When you're a first- or second-year EE student you've got enough other crap to think about that it usually doesn't occur to you to wonder why all the symbols for things are what they are. I was usually too busy frantically trying to solve for I to wonder why, in fact, they called it I and not C or something more logical. The only time I remember it ever even coming up was when we did things with complex numbers. Normally when you write out a complex number (if you've successfully put high school algebra out of your mind, a complex number is one with both real and imaginary components) you do it as the sum of the real and imaginary parts, with "i" being added to the imaginary so you can tell the difference (e.g. 5 + 3i). For various reasons, complex numbers turn up a lot in circuit theory, so EEs use "j" in place of "i" to represent the imaginary component of a complex number. You would think this would've sparked me to think "wait, isn't using I for current actually kind of confusing and stupid?" but I was probably thinking something more along the lines of "jesus christ math is hard and what's this crap with the letter j now? Fine, I'll call imaginary numbers whatever you want if you pass me."

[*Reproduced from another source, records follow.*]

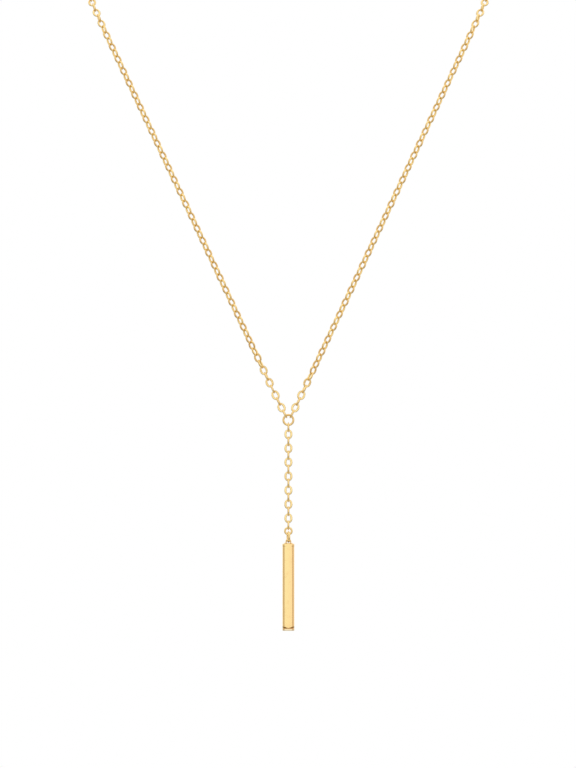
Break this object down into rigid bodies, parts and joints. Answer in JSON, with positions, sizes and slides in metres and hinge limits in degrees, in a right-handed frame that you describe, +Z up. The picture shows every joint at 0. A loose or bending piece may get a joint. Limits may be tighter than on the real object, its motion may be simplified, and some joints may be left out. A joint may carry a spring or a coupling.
{
  "type": "y necklace",
  "caption": "Fine cable-chain Y necklace with a short drop chain and a slim square bar pendant, closed by a small ring clasp at the nape.",
  "frame": {"origin": "the nape, at the middle of the closed clasp, where the necklace sits on the back of the neck", "axes": "+X to the right of somebody who faces the necklace, +Y to its back, +Z up"},
  "size_m": [0.1098, 0.095, 0.1948],
  "materials": {
    "chain": "polished gold plate on brass, fine drawn wire",
    "rings": "polished gold plate on brass",
    "bar": "polished gold plate on brass, with fine buffing lines along the bar",
    "clasp": "polished gold plate on brass"
  },
  "bodies": {
    "necklace": {"chain_left": "chain", "chain_right": "chain", "chain_drop": "chain", "end_link_left": "chain", "end_link_right": "chain", "end_link_drop": "chain", "end_link_clasp_left": "chain", "end_link_clasp_right": "chain", "y_ring": "rings", "drop_ring": "rings", "catch_ring": "rings", "clasp": "clasp"},
    "ring": {"bar_ring": "rings"},
    "bar": {"bar_pendant": "bar"}
  },
  "joints": [
    {"name": "ring_swing", "type": "hinge", "parent": "necklace", "child": "ring", "pos_m": [0, -0.092, -0.16942], "axis": [1, 0, 0], "range_deg": [-65, 65]},
    {"name": "bar_swing", "type": "hinge", "parent": "ring", "child": "bar", "pos_m": [0, -0.092, -0.17106], "axis": [0, 1, 0], "range_deg": [-70, 70]}
  ]
}
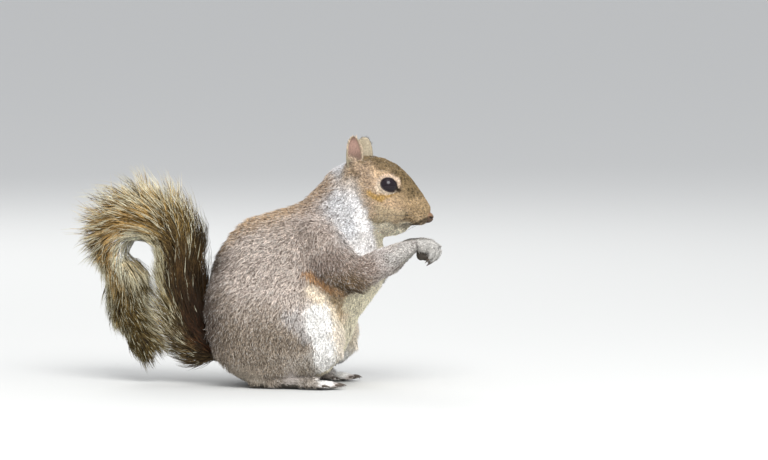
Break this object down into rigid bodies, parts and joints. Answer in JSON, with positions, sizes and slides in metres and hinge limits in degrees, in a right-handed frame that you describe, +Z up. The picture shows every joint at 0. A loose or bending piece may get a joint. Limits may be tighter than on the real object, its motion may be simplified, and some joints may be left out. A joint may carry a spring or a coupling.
{
  "type": "squirrel",
  "caption": "Life-size still model of an eastern grey squirrel sitting up on its haunches, hands held before its mouth, bushy tail raised and curled over behind.",
  "frame": {"origin": "on the floor, under the middle of the whole animal", "axes": "+X where the squirrel faces, +Y its left side, +Z up"},
  "size_m": [0.2499, 0.0888, 0.1656],
  "materials": {
    "coat_grey": "short agouti fur, salt-and-pepper grey",
    "coat_face": "very short buff-brown fur",
    "coat_pale": "short pale grey fur",
    "brush": "long banded tail hair, brown and black with pale tips",
    "bare_skin": "thinly haired pink skin",
    "nose_skin": "bare brown skin, slightly damp",
    "eye": "wet, near-black"
  },
  "bodies": {
    "root": {"head": "coat_face", "neck": "coat_grey", "trunk": "coat_grey", "nose": "nose_skin", "eye_left": "eye", "eye_right": "eye", "ear_left": "bare_skin", "ear_right": "bare_skin", "upper_arm_left": "coat_grey", "upper_arm_right": "coat_grey", "forearm_left": "coat_grey", "forearm_right": "coat_grey", "hand_left": "coat_pale", "hand_right": "coat_pale", "thigh_left": "coat_grey", "thigh_right": "coat_grey", "shank_left": "coat_grey", "shank_right": "coat_grey", "foot_left": "coat_pale", "foot_right": "coat_pale", "tail_root": "brush", "tail_rise": "brush", "tail_arch": "brush", "tail_turn": "brush", "tail_tip": "brush"}
  },
  "joints": []
}
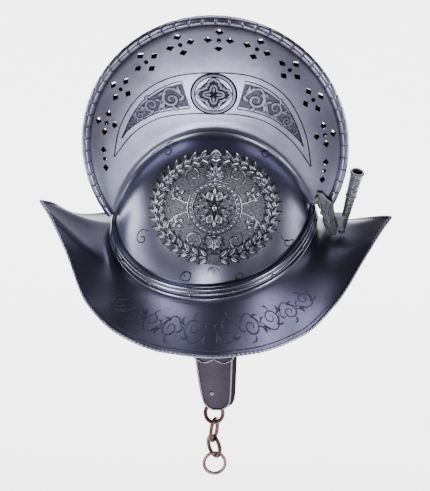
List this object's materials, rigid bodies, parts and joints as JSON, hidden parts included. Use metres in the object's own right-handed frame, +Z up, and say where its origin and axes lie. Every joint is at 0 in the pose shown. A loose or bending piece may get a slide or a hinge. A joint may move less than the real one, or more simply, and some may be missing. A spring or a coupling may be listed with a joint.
{
  "type": "comb morion helmet",
  "caption": "Open steel helmet with a tall pierced comb, a boat-shaped brim, relief side medallions, a riveted cordon, a plume tube, cheek pieces and a chain.",
  "frame": {"origin": "centre of the head opening, level with the skull's lower rim at the sides; it is where a head holds the helmet", "axes": "+Z up, -X towards the helmet's front, -Y towards the wearer's left"},
  "size_m": [0.3508, 0.2598, 0.4723],
  "materials": {
    "polished_steel": "burnished steel with a dark patina in the recesses",
    "blackened_steel": "darkened rivet heads",
    "cast_pewter": "matt cast grey metal",
    "black_leather": "smooth black leather with cut edges",
    "coppered_wire": "dark coppered wire"
  },
  "bodies": {
    "root": {"skull": "polished_steel", "comb_rope": "polished_steel", "brim": "polished_steel", "cordon_band": "polished_steel", "medallion_left": "polished_steel", "medallion_right": "polished_steel", "cheek_plate_left": "polished_steel", "cheek_plate_right": "polished_steel", "cheek_lame_left": "polished_steel", "cheek_lame_right": "polished_steel", "cheek_rivet_left": "blackened_steel", "cheek_rivet_right": "blackened_steel", "strap_rivet_left_front": "blackened_steel", "strap_rivet_left_rear": "blackened_steel", "strap_rivet_right_front": "blackened_steel", "strap_rivet_right_rear": "blackened_steel", "cordon_rivet_01": "blackened_steel", "cordon_rivet_02": "blackened_steel", "cordon_rivet_03": "blackened_steel", "cordon_rivet_04": "blackened_steel", "cordon_rivet_05": "blackened_steel", "cordon_rivet_06": "blackened_steel", "cordon_rivet_07": "blackened_steel", "cordon_rivet_08": "blackened_steel", "cordon_rivet_09": "blackened_steel", "cordon_rivet_10": "blackened_steel", "cordon_rivet_11": "blackened_steel", "cordon_rivet_12": "blackened_steel", "cordon_rivet_13": "blackened_steel", "cordon_rivet_14": "blackened_steel", "cordon_rivet_15": "blackened_steel", "cordon_rivet_16": "blackened_steel", "chain_link_1": "coppered_wire", "chain_link_2": "coppered_wire", "chain_link_3": "coppered_wire", "chain_ring": "coppered_wire", "clasp_hook": "coppered_wire", "plume_holder": "cast_pewter", "cheek_strap_left": "black_leather", "cheek_strap_right": "black_leather"}
  },
  "joints": []
}
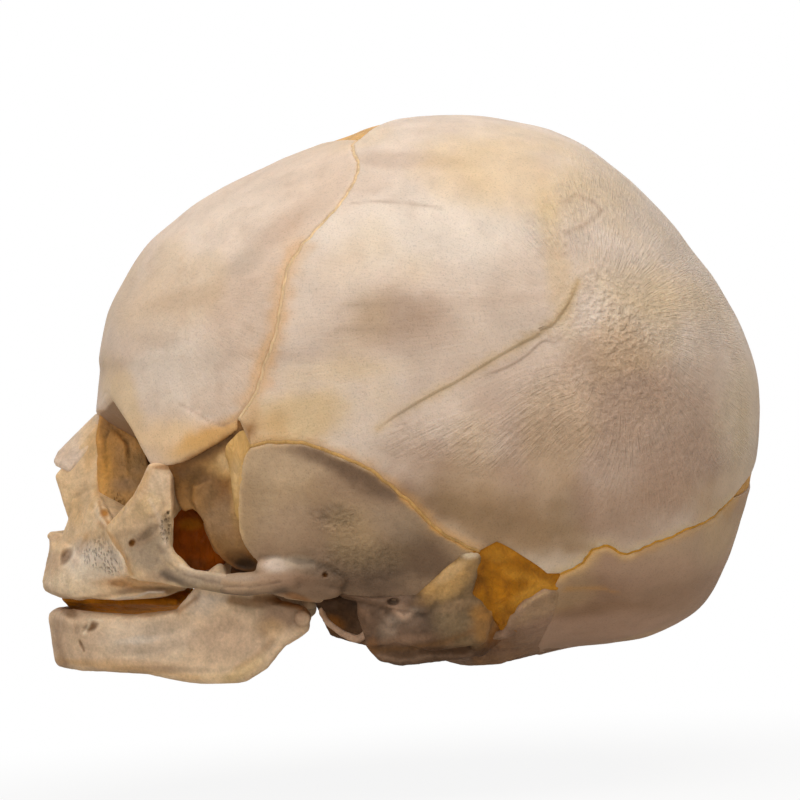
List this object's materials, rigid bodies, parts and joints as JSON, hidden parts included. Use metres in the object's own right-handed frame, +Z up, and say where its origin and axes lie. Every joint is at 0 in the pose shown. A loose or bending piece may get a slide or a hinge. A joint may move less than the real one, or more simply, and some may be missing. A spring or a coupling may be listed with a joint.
{
  "type": "fetal skull",
  "caption": "Dry skull of a near-term human fetus in its separate bones, with fontanelle and suture membranes and a hinged lower jaw.",
  "frame": {"origin": "centre of the bounding box on the surface that the skull stands on", "axes": "-X towards the face, -Y towards the left side of the skull, +Z up; the mid-plane is Y = 0"},
  "size_m": [0.1214, 0.0858, 0.0913],
  "materials": {
    "vault_bone": "dry cream bone, fine fibres, matt",
    "face_bone": "dry yellowish bone, porous at the tooth sockets",
    "dark_bone": "dry brown bone of the skull base",
    "dried_membrane": "thin amber membrane, slightly glossy",
    "dried_cartilage": "dark dried cartilage"
  },
  "bodies": {
    "cranium": {"anterior_fontanelle": "dried_membrane", "basioccipital": "dark_bone", "coronal_suture_left": "dried_membrane", "coronal_suture_right": "dried_membrane", "ethmoid": "face_bone", "exoccipital_left": "dark_bone", "exoccipital_right": "dark_bone", "frontal_left": "vault_bone", "frontal_right": "vault_bone", "greater_wing_left": "face_bone", "greater_wing_right": "face_bone", "inferior_concha_left": "face_bone", "inferior_concha_right": "face_bone", "lacrimal_left": "face_bone", "lacrimal_right": "face_bone", "lambdoid_suture_left": "dried_membrane", "lambdoid_suture_right": "dried_membrane", "mastoid_fontanelle_left": "dried_membrane", "mastoid_fontanelle_right": "dried_membrane", "maxilla_left": "face_bone", "maxilla_right": "face_bone", "metopic_suture": "dried_membrane", "nasal_left": "face_bone", "nasal_right": "face_bone", "occipital_squama": "dark_bone", "orbital_membrane_left": "dried_membrane", "orbital_membrane_right": "dried_membrane", "palate_membrane": "dried_membrane", "palatine_left": "face_bone", "palatine_right": "face_bone", "parietal_left": "vault_bone", "parietal_right": "vault_bone", "petromastoid_left": "dark_bone", "petromastoid_right": "dark_bone", "posterior_fontanelle": "dried_membrane", "sagittal_suture": "dried_membrane", "sphenoid_body": "dark_bone", "sphenoidal_fontanelle_left": "dried_membrane", "sphenoidal_fontanelle_right": "dried_membrane", "squamous_suture_left": "dried_membrane", "squamous_suture_right": "dried_membrane", "temporal_squama_left": "face_bone", "temporal_squama_right": "face_bone", "tympanic_ring_left": "dark_bone", "tympanic_ring_right": "dark_bone", "vomer": "face_bone", "zygomatic_left": "face_bone", "zygomatic_right": "face_bone"},
    "lower_jaw": {"mandible_left": "face_bone", "mandible_right": "face_bone", "mandibular_symphysis": "dried_cartilage"}
  },
  "joints": [
    {"name": "jaw_hinge", "type": "hinge", "parent": "cranium", "child": "lower_jaw", "pos_m": [-0.01685, 0, 0.01015], "axis": [0, -1, 0], "range_deg": [0, 30]}
  ]
}
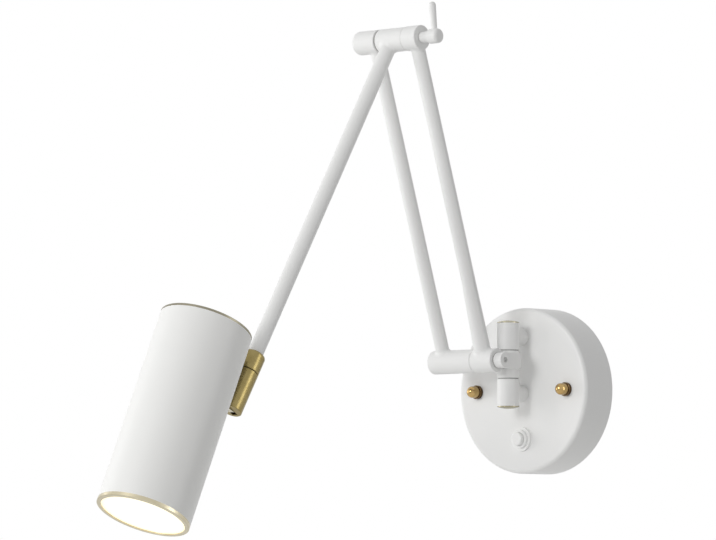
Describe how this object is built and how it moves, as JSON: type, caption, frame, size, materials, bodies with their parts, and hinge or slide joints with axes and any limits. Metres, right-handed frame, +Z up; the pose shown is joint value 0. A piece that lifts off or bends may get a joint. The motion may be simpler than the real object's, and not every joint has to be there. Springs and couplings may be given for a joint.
{
  "type": "articulating wall lamp",
  "caption": "Wall lamp with a round canopy, vertical hinge, two-rod lower arm, lever-clamped elbow, single-rod forearm and tilting cylindrical head on a brass swivel joint.",
  "frame": {"origin": "centre of the canopy's back plane on the wall, which is the centre of the bracket's screw pattern and of its cable hole", "axes": "+Y into the wall, -Y into the room, +X to the right seen from the room, +Z up"},
  "size_m": [0.1221, 0.4175, 0.3798],
  "materials": {
    "white_paint": "fine matt white powder coat",
    "head_paint": "fine matt white powder coat",
    "polished_brass": "polished",
    "satin_brass": "satin, turned",
    "zinc_steel": "zinc plated",
    "grey_nylon": "moulded nylon",
    "white_plastic": "moulded, semi gloss",
    "contact_brass": "stamped",
    "opal_acrylic": "opal, lit warm white",
    "reflector_aluminium": "bright anodised",
    "board_aluminium": "white solder mask",
    "led_phosphor": "silicone with phosphor",
    "cast_aluminium": "die cast"
  },
  "bodies": {
    "base": {"wall_bracket": "zinc_steel", "bracket_studs": "zinc_steel", "canopy": "white_paint", "cap_nuts": "polished_brass", "upper_knuckle": "white_paint", "lower_knuckle": "white_paint", "knuckle_washers": "zinc_steel", "knuckle_nuts": "zinc_steel", "hinge_pin": "zinc_steel", "hinge_washers": "grey_nylon", "hinge_cap_top": "polished_brass", "hinge_cap_bottom": "polished_brass", "switch_housing": "white_plastic", "switch_nut": "zinc_steel", "switch_spring": "zinc_steel", "switch_blades": "contact_brass", "led_driver": "white_plastic", "terminal_block": "white_plastic", "terminal_screws": "zinc_steel"},
    "button": {"push_button": "white_plastic"},
    "swivel": {"swivel_knuckle": "white_paint", "pivot_bolt": "white_paint", "pivot_washer": "grey_nylon", "pivot_spring_washer": "zinc_steel", "pivot_nut": "zinc_steel"},
    "lower_arm": {"cross_tube": "white_paint", "cross_tube_cap": "white_paint", "cross_hub": "white_paint", "cross_spigot": "zinc_steel", "left_rod": "white_paint", "right_rod": "white_paint", "left_elbow_hub": "white_paint", "elbow_cap": "white_paint", "right_elbow_hub": "white_paint", "elbow_axle": "zinc_steel", "elbow_washers": "grey_nylon"},
    "lever": {"lever_hub": "white_paint", "lever_pin": "white_paint"},
    "forearm": {"forearm_hub": "white_paint", "forearm_tube": "white_paint", "forearm_collar": "satin_brass"},
    "wrist": {"swivel_barrel": "satin_brass", "swivel_screw": "zinc_steel", "tilt_pin": "satin_brass"},
    "head": {"neck": "satin_brass", "neck_nut": "zinc_steel", "head_shell": "head_paint", "top_ring": "satin_brass", "head_lid": "head_paint", "bezel": "satin_brass", "lens": "opal_acrylic", "reflector": "reflector_aluminium", "led_board": "board_aluminium", "led_chip": "led_phosphor", "heat_sink": "cast_aluminium"}
  },
  "joints": [
    {"name": "arm_swing", "type": "hinge", "parent": "base", "child": "swivel", "pos_m": [0, -0.0452, 0.0185], "axis": [0, 0, -1], "range_deg": [-90, 20]},
    {"name": "lower_arm_tilt", "type": "hinge", "parent": "swivel", "child": "lower_arm", "pos_m": [0, -0.0623, 0.0209], "axis": [1, 0, 0], "range_deg": [-20, 60]},
    {"name": "elbow_fold", "type": "hinge", "parent": "lower_arm", "child": "forearm", "pos_m": [-0.0295, -0.13787, 0.24806], "axis": [-1, 0, 0], "range_deg": [-40, 110]},
    {"name": "elbow_lock", "type": "hinge", "parent": "lower_arm", "child": "lever", "pos_m": [0.0076, -0.13787, 0.24806], "axis": [1, 0, 0], "range_deg": [0, 120]},
    {"name": "head_swivel", "type": "hinge", "parent": "forearm", "child": "wrist", "pos_m": [-0.0295, -0.28668, 0.00617], "axis": [0, -0.524, -0.8517], "range_deg": [-170, 170]},
    {"name": "head_tilt", "type": "hinge", "parent": "wrist", "child": "head", "pos_m": [-0.0295, -0.30072, -0.01666], "axis": [1, 0, 0], "range_deg": [-10, 80]},
    {"name": "push_button", "type": "slide", "parent": "base", "child": "button", "axis": [0, 1, 0], "range_m": [0, 0.0025], "stiffness_N_per_m": 500, "springref_m": -0.003, "deforming": ["switch_spring"]}
  ]
}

Much later, I've learned what every engineer eventually learns (all that hard math they made you do as an undergrad can be done pretty trivially with a computer) and have managed to avoid doing all but the most basic math for years now. That and the general thrust of this blog is probably why I only got to wondering about the symbol for current over a decade after I learned it.
As with most things in the world, this one is all France's fault. One of the pioneering scientists who figured out the basics of electromagnetism back in the 19th century was a guy called André-Marie Ampère. His contributions to the field were so important that he achieved the rare science twofer of getting both an equation (Ampère's Force Law, one of Maxwell's equations) and a unit of measurement (the Ampère, usually shortened to the Amp) named after him (eat that, Einstein!). Said equation (Ampère's Law) basically states that an electric and/or magnetic field (this was pre-Maxwell, nobody knew they were pretty much the same thing yet) can cause charge in a conductor to move. Since the charge is "flowing" through the conductor kind of like a liquid flowing through a pipe, Ampere decided to call the rate of charge flow the "current," with the designation for the amount of current being the "current intensity," or intensité de courant in the original French. The canny reader will note that the first letter in that phrase is our culprit.
André-Marie Ampère (bottom) and his force law(s). |
Science is pretty much first-come-first-served with this stuff; Ampere figured it out first, so the naming conventions he used for the new units he derived became standard throughout the world pretty quickly (he didn't name the unit after himself, as that's widely considered to be a major Science Dick Move; someone else did that later). There was a bit of pushback in England, with some people persisting in using C for current as late as 1896, but in general everybody stuck with I and was pretty okay with it, probably because C was starting to be widely used for capacitance around the same time. Apparently older textbooks will still refer to current as "current intensity," although they apparently quit it with that before I went to college, hence the confusion.
Now that the US is the greatest empire in the history of the world and English is pretty much the universal language of science, it's easy to forget that that wasn't always the case. Lots of Western work in physics, chemistry, and biology was done in French, German, and even occasionally Italian well into the 20th century, once everybody gave up on Latin as a universal academic language.